N’en déplaise à Jacques Le Goff qui lui chicane l’usage du mot, et du concept, c’est Alain Minc qui, avec son Nouveau Moyen-Âge, vient d’écrire le livre sur la question. Étrange, d’ailleurs, le cas de Minc. Je le connais, je crois, assez bien – et connais, presque mieux, ses livres. Or ce qui frappe chez lui ce n’est pas seulement le brio, ni la témérité des points de vue. Ce n’est pas l’encyclopédisme des connaissances ni les analyses, quoi qu’on en dise, assez sûres. C’est, dans le « grand jeu » qu’est aussi le paysage intellectuel français contemporain, l’aptitude rare — et, à mon sens, plus remarquable encore – à avoir toujours, comme par méthode, un coup d’avance sur la plupart. Car qu’est-ce, au juste, que ce « coup d’avance » ? C’est le goût de l’écart et de la provocation calculée. Du contre-pied et du contretemps. C’est poser la question dont ses lecteurs ne savent pas qu’ils se la posent et qui pourtant les hante déjà. C’est, au moment de l’argent-roi, écrire un livre sur la vertu. A la veille de Maastricht, un pamphlet sur le retour des nations. Et c’est, après la mort du communisme, à l’heure où l’on ne nous parle que d’empires bienveillants et d’ordre mondial retrouvé, publier ce livre terrible, d’un pessimisme bien venu, sur le nouvel « âge sombre » dans lequel l’Europe est entrée. On connaît le mot de Hegel sur la chouette de Minerve qui prend son envol à la nuit tombée. Eh bien mettons que le penseur de « l’avant-coup » soit celui qui procède à l’inverse – levé, lui, avant l’aube et essayiste des petits matins. Double risque, évidemment. Mais vrai défi intellectuel – et position, au fond, très singulière. Lire Minc pour, une fois de plus, essayer d’en savoir davantage sur ce que l’époque a, littéralement, derrière la tête.

Deux jours à Madrid.

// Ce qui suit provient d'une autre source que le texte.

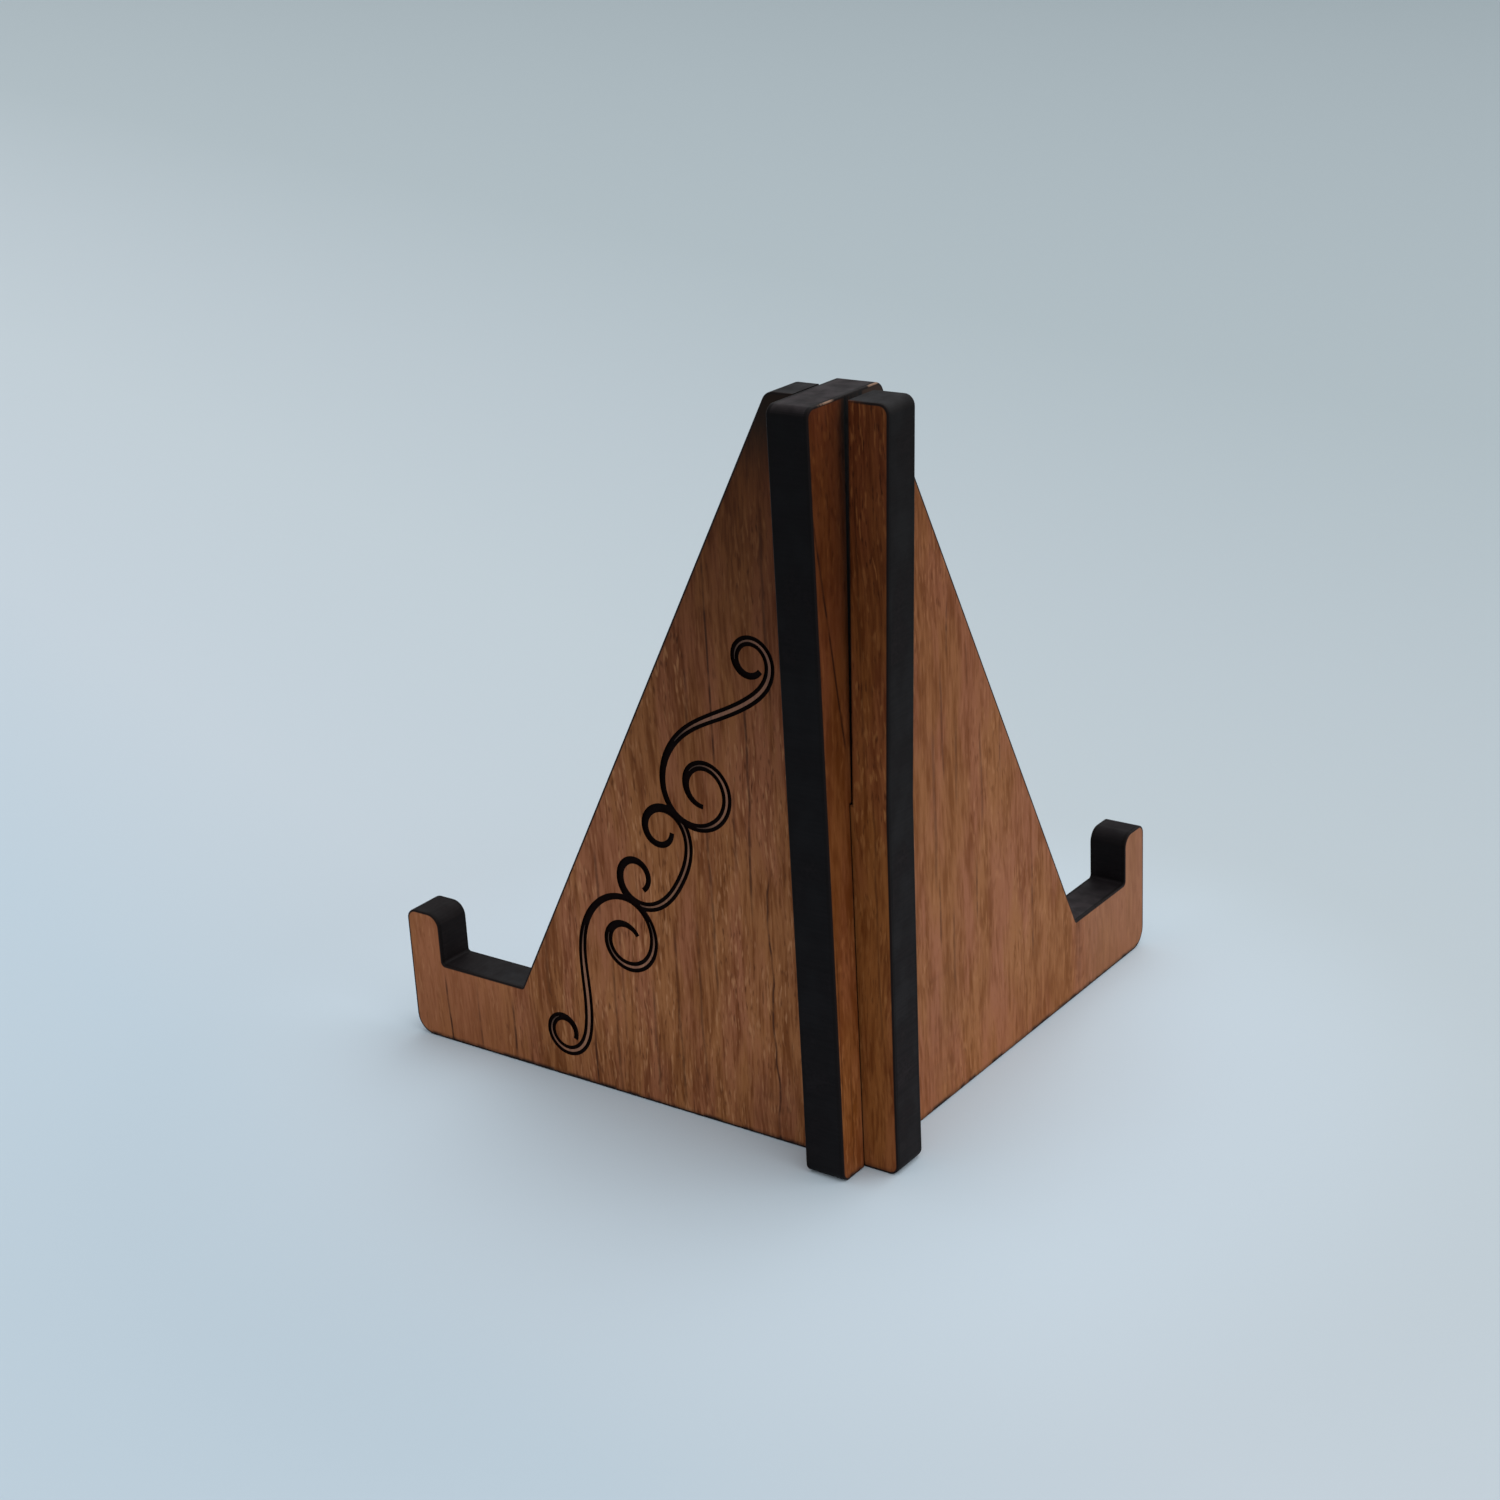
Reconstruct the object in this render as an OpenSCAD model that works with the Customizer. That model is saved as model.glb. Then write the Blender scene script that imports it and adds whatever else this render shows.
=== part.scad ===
// Phone stand made of two veneered board panels that cross at a right angle.
// The scroll panel is slotted from its top, and the plain panel from its foot.

/* [Board] */
// Thickness of the finished board
board_t = 6.4; // [5:0.1:9]
// Thickness of the veneer on each face
veneer_t = 0.6; // [0.4:0.05:1]

/* [Panel outline] */
// Height of both panels
panel_h = 112; // [90:1:140]
// Distance from the crossing axis back to the foot of the rear edge
rear_reach = 8.8; // [7.5:0.1:16]
// Distance that the rear edge leans back at its top
rear_lean = 0.8; // [0:0.1:2]
// Distance from the crossing axis forward to the end of the flat top
top_reach = 7.7; // [6:0.1:12]
// Distance from the crossing axis forward to the foot of the slanted rest
rest_reach = 59.5; // [50:0.5:75]
// Gap between the foot of the slanted rest and the lip
seat_gap = 16.5; // [8:0.5:25]
// Height of the seat above the table
seat_h = 13.2; // [9:0.2:25]
// Height of the lip above the seat
lip_h = 8.5; // [5:0.1:18]
// Thickness of the lip
lip_t = 6.6; // [5:0.1:12]

/* [Rounded corners] */
// Radius of the two rear corners
rear_r = 1.5; // [0.5:0.1:2.5]
// Radius where the flat top turns down the slanted rest
top_r = 1.8; // [0.5:0.1:2.5]
// Radius of the lip's crest on the phone's side
crest_r = 2.3; // [0.5:0.1:3]
// Radius of the lip's crest on the front
brow_r = 1.7; // [0.5:0.1:1.8]
// Radius of the front corner at the table
toe_r = 3.2; // [0.5:0.1:6]
// Radius in the corner between the seat and the lip
seat_r = 0.5; // [0.3:0.1:3]
// Radius in the corner between the slanted rest and the seat
rest_r = 0.5; // [0.3:0.1:3]

/* [Crossed slots] */
// Height above the table where the two slots meet
lap_h = 56; // [35:1:75]
// Clearance on each side of a panel in its slot
slot_clearance = 0.2; // [0.1:0.05:0.4]
// Clearance between the blind ends of the two slots
slot_end_gap = 0.2; // [0.1:0.05:0.6]
// Further distance that the scroll panel's rear prong leans back at its top
prong_lean = 1.8; // [0:0.1:4]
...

Problème de ces livres un peu anciens, dont on s’est forcément détaché et qui vous rattrapent néanmoins lorsqu’ils paraissent en traduction. Jeu du lancement. Comédie de la conviction. Simuler la fraîcheur d’une foi dont je sais, moi, qu’elle m’a quitté. Et puis ces interviews surtout, à la chaîne, souvent bâclés : tous ces mots que je lâche, qui s’imprimeront sans que je les ai relus et dont je ne puis m’empêcher de penser, non sans un certain effroi, qu’ils vont bien s’inscrire quelque part, s’archiver dans une mémoire – et qu’ils y trouveront un statut, hélas, à peine différent de celui de mes textes mûris, pensés et simplement écrits. Je me souviens, sur cette question des interviews, d’une page de Pasolini. C’est si compliqué, disait-il, une parole donnée. Si riche de signes contradictoires. Il y a le regard qui appuie les mots. Le geste qui souligne le regard. Il y a toute une sémiologie de l’oral qui renforce, nuance ou contrarie le propos et dont je sais qu’elle sera perdue quand ne seront retranscrits que les mots. Le journaliste aura été fidèle, bien sûr. Absolument et désespérément fidèle. Et il m’aura trahi pourtant – en laissant choir, forcément, la part mimée de ce que j’énonçais. Le lui dire ? Difficile. N’y plus penser ? Impossible. La solution serait, sans doute, de se refuser à l’exercice – mais comment ? à quel prix ? et quid, en attendant, de la guerre de tous contre tous qu’est aussi la vie de l’esprit ? Parler sans cesser d’écrire ou, à défaut, écrire sans parler : la seule attitude, je le sais bien, qui soit digne d’un écrivain ; mais la seule – et c’est tout le débat – où, en sauvant son âme, on perd la guerre.